___ Data to use

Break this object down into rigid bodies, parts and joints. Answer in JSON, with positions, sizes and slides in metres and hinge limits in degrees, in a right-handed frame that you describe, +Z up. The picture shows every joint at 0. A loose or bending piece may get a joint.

______
___ Data to use

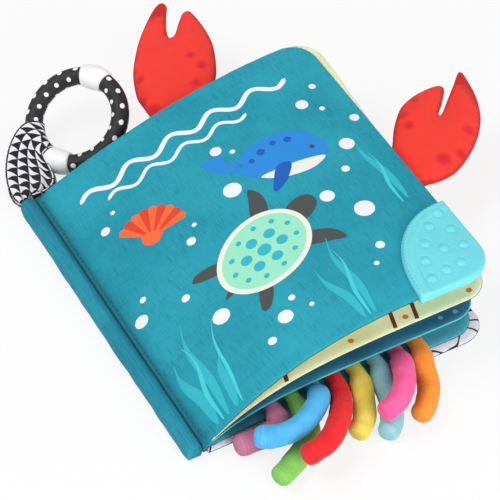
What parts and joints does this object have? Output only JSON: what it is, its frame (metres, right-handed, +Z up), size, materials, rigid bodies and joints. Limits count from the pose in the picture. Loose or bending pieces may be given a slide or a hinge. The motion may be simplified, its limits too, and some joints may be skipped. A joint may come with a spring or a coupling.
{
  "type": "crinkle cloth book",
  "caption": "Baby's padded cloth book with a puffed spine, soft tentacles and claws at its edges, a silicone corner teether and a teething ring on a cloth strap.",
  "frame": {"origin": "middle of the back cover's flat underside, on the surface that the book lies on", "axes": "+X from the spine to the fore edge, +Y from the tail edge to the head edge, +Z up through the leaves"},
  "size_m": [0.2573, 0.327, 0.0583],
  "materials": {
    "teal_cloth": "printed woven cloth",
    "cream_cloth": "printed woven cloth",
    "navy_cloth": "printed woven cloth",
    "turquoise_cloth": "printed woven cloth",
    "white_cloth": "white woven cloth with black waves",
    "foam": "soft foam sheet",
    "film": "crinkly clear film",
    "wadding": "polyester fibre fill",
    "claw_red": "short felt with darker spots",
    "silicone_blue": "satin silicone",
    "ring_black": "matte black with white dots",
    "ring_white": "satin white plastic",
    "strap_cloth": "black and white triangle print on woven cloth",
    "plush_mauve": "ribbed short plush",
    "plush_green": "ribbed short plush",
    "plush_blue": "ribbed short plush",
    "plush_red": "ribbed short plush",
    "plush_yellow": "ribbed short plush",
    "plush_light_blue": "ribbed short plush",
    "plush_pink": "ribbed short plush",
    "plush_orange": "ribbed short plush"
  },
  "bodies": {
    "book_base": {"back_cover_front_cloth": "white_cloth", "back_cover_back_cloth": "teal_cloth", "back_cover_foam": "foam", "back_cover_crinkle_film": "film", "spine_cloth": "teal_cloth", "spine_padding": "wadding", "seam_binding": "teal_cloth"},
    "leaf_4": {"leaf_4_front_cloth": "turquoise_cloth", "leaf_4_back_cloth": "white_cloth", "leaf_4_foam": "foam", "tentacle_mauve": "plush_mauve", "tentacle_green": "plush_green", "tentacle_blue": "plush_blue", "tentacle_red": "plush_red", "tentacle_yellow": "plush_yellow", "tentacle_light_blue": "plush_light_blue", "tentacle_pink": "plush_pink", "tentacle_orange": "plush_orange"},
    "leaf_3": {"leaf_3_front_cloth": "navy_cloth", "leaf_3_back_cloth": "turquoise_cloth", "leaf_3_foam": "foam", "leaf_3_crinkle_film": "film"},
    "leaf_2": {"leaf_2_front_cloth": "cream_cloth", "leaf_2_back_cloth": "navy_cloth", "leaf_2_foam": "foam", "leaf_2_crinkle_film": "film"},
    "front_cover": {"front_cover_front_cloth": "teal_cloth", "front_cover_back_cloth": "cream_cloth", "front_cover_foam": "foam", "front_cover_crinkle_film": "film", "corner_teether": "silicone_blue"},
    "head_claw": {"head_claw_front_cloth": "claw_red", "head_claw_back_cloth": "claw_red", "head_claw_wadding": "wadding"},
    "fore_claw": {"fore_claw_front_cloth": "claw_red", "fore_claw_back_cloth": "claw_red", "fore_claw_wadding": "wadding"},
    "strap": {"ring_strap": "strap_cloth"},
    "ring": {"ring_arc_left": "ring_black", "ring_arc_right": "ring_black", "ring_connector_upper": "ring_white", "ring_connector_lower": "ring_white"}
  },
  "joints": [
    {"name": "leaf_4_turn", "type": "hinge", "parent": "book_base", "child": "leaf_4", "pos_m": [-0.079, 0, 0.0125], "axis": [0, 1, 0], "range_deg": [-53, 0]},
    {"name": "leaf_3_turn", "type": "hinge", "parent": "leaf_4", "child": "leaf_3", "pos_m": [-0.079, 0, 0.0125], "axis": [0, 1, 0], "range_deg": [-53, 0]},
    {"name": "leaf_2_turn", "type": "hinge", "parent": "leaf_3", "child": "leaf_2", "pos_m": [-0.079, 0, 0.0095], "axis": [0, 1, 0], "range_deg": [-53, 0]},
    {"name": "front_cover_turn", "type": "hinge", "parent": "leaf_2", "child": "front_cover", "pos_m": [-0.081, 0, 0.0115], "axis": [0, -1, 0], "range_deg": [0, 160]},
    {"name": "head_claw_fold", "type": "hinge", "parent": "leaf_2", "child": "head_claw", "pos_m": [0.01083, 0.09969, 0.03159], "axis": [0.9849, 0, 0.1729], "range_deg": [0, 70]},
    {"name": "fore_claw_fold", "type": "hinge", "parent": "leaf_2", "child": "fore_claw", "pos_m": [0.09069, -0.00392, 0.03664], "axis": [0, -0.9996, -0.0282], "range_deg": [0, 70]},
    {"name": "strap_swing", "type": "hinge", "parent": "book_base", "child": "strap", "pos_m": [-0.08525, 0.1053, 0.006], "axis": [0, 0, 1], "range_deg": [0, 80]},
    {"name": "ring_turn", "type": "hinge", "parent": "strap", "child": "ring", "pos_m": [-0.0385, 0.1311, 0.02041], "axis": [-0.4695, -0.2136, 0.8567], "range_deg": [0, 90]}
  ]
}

______
___ Data to use

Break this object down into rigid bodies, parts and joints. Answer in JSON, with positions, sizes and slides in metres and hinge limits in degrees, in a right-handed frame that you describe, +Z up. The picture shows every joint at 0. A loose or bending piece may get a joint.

______

Task description: Find how many lines include the string "materials" and report that number alone.

Final result: 2